I'm afraid that this is totally inaccurate on most continental spec. vehicles. Most continental vehicles have the beams set to dip and divert to the right hand gutter just the same as in the UK they are set to the left. There are some exceptions I understand, particularly when seperate light units are used for main beam and dip beam such as in some A class M/Hs.
I have a copy of the official Ford TIS for my 2005 Transit which states this and supplies diagrams detailing the correct shape, size and position of masks which are suitable for blanking off the offending part of the beam when LHD vehicles are used in RHD countries and vice versa.


----------



## geraldandannie (Jun 4, 2006)

*Re: Beam Bending*



teemyob said:


> The Beam benders you buy here are stupidy expensive.


Are they? I bought a set for something like £6 or £7 from Halfords. I stuck them on my headlights. They're still on, and they'll stay on, unless the MOT needs them to be removed. Any ideas? Geo?

Rob is probably right - wind them down to the lowest setting, and no one will notice anyway. As with a lot of things, though, a few minutes and/or a few quid takes out the worry.

Gerald


----------



## 101600 (Oct 30, 2006)

on a slightly diffrent note, The Laika we have just got has terrible lights on it, it could be to do with the orange deflectors req for the MOT as its a import, but i dip the lights right down and put the main beams on permenant and didnt get one flash on the way home from Scotland. So i would imagin just winding them down will do the job. just take a pack of deflectors with you just incase


----------



## Texas (May 9, 2005)

Every trip to France we make, we mask up with black insulating tape.

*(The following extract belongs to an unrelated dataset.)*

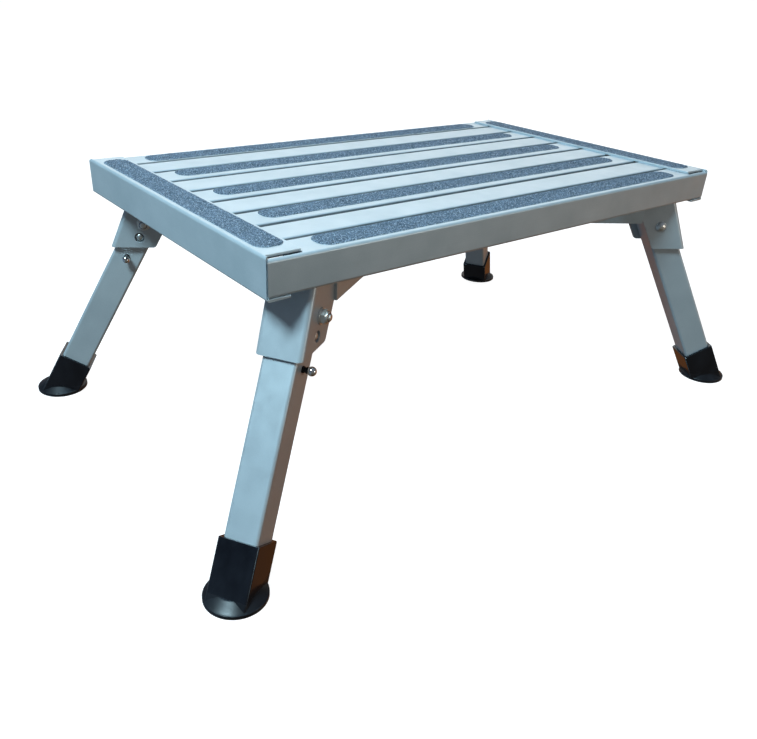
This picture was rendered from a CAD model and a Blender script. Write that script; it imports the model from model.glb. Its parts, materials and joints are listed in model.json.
"""Looks of the folding platform step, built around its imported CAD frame. Metres, Z up."""
import json
import math

import bmesh
import bpy
import numpy as np
from mathutils import Matrix, Vector


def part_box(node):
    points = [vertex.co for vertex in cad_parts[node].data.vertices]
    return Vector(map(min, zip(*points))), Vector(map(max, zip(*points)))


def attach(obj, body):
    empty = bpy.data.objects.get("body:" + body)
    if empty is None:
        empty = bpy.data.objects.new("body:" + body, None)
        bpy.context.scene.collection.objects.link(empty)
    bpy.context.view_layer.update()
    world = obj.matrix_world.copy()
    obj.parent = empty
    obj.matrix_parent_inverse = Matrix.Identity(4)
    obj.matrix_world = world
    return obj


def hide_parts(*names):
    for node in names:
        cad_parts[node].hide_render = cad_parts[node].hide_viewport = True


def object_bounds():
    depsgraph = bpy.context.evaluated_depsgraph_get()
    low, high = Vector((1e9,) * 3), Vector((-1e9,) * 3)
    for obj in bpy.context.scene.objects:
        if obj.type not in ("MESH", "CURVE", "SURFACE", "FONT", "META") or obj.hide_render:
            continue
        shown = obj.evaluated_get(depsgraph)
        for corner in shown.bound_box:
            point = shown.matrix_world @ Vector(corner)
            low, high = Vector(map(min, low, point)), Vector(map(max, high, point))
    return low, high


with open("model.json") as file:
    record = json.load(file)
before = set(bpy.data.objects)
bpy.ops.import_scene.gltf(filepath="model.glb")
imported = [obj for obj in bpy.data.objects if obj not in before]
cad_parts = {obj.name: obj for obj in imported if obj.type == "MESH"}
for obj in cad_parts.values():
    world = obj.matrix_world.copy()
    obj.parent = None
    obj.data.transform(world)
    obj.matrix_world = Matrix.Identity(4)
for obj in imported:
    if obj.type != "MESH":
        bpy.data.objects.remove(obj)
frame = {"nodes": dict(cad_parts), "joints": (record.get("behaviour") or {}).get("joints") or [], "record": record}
CAD_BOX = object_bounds()
RECORD = frame["record"]
MM = 0.001

CORNERS = ("fl", "bl", "fr", "br")
JOINTS = {joint["name"]: joint for joint in frame["joints"]}
MOUNTS = {mount["name"]: mount for mount in RECORD["mounts"]}

# ---------------------------------------------------------------- dimensions

SHEET = 2 * MM
SHEET_ROUNDING = 0.35 * MM
GRIME_DEPTH = 0.6 * MM

TUBE_W = 26.5 * MM
PLATE_GAP = 30 * MM
PLATE_OUT = 18 * MM
CHANNEL_OUT = 20.5 * MM
CHANNEL_RUN = (22 * MM, 140 * MM)

BOLT_R = 3 * MM
BOLT_HEAD = (5.25 * MM, 3 * MM)
BOLT_END = 25.7 * MM
THREAD_PITCH = 1 * MM
THREAD_DEPTH = 0.45 * MM
WASHER_R = 6.2 * MM
WASHER_T = 1.2 * MM
NUT_W = 10 * MM
NUT_T = 5 * MM
NUT_HEX = 3.7 * MM
BUSH_FLANGE_R = 7 * MM
BUSH_R = 4 * MM
RIVET_SPOTS = ((-27.5 * MM, 23 * MM), (-31 * MM, 30 * MM))
RIVET_R = 2 * MM
RIVET_HEAD = (3.6 * MM, 1.4 * MM)

PIN_DROP = 14.5 * MM
PIN_X = -2 * MM
PIN_R = 2.9 * MM
PIN_TIP = PLATE_OUT - 0.4 * MM
LEAF = (12 * MM, 0.8 * MM)
LEAF_SPAN = (-84 * MM, -9 * MM)
LEAF_Y = 11.65 * MM
KNOB_DROP = 39 * MM
STEM_R = 2.4 * MM
BALL_R = 3.5 * MM
BALL_Y = TUBE_W / 2 + 6.7 * MM

BOOT_W = 31.7 * MM
BOOT_WALL = 2.6 * MM
BOOT_L = 41 * MM
BOOT_R = 1.5 * MM
BASE_R = 23.5 * MM
BASE_T = 3.5 * MM
CONE_R = 15 * MM
CONE_TOP = 8.5 * MM

GRIP_T = 0.8 * MM
GRIP_R = 9 * MM
GRIT_CELL = 0.85 * MM


def axes_matrix(x, y, z, origin):
    matrix = Matrix((x, y, z)).transposed().to_4x4()
    matrix.translation = origin
    return matrix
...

We have been stopped a couple of times for a 'securite' check, the last occasion one of the policeman checked my drivers licence whilst the other had a cursory look round the van but they never said anything about the tape.

Our headlights are glass and have never cracked etc, and we do a lot of night driving.

Texas


----------



## Horsey (May 10, 2005)

My Eura Mobil 1810 (A Class) has headlamp switches for left/right driving. All recent A Class Eura Mobils will be the same.


----------



## teemyob (Nov 22, 2005)

*I agree*



gaspode said:


> rickwiggans said:
> 
> 
> > And the reason is...............Having lived in Switzerland, I think I can answer your question. When properly adjusted, UK cars headlights shine both along the road and into the gutter - therefore shining onto the wrong side of the road when abroad. However, continental vehicles aren't set to shine into the gutter - and therefore when on the "wrong" side of the road, don't shine onto the other side, and so don't need deflecting. It's a question of how they are adjusted as normal. So this is why you don't see "foreign" vehicles with beam benders or tape - they aren't needed.
> ...


Absolutely correct Almost ALL Continental Headlamps shine to the gutter. As I said in my response the continentals do not bother masking or bending theirs, I mean how many shops/internet sites/cross channel ferry stores on the French side do you see selling Beam Benders for the UK?

A couple of years ago we were crossing to France and the Hoverport staff were banding about roumours along the ques of "its is French holiday season" "the police are out to get you" "it is European Law" they were selling what they quite rightly state is EU and French Law. First Aid kits, Spare Bulb Kits, Beam Benders, GB Stickers etc etc. A family group of cars who were clearly first timers Spent a fortune with the port staff as we saw it over £150!, though I doubt they had a Warning triangle!

Don't speed on the Roads
Don't overload etc
and do bend your beams using Insulation Tape, Silver tape, Egg Cartons, washing up bottles and such like but please dont waste £7 quid on beam benders.

Trev


----------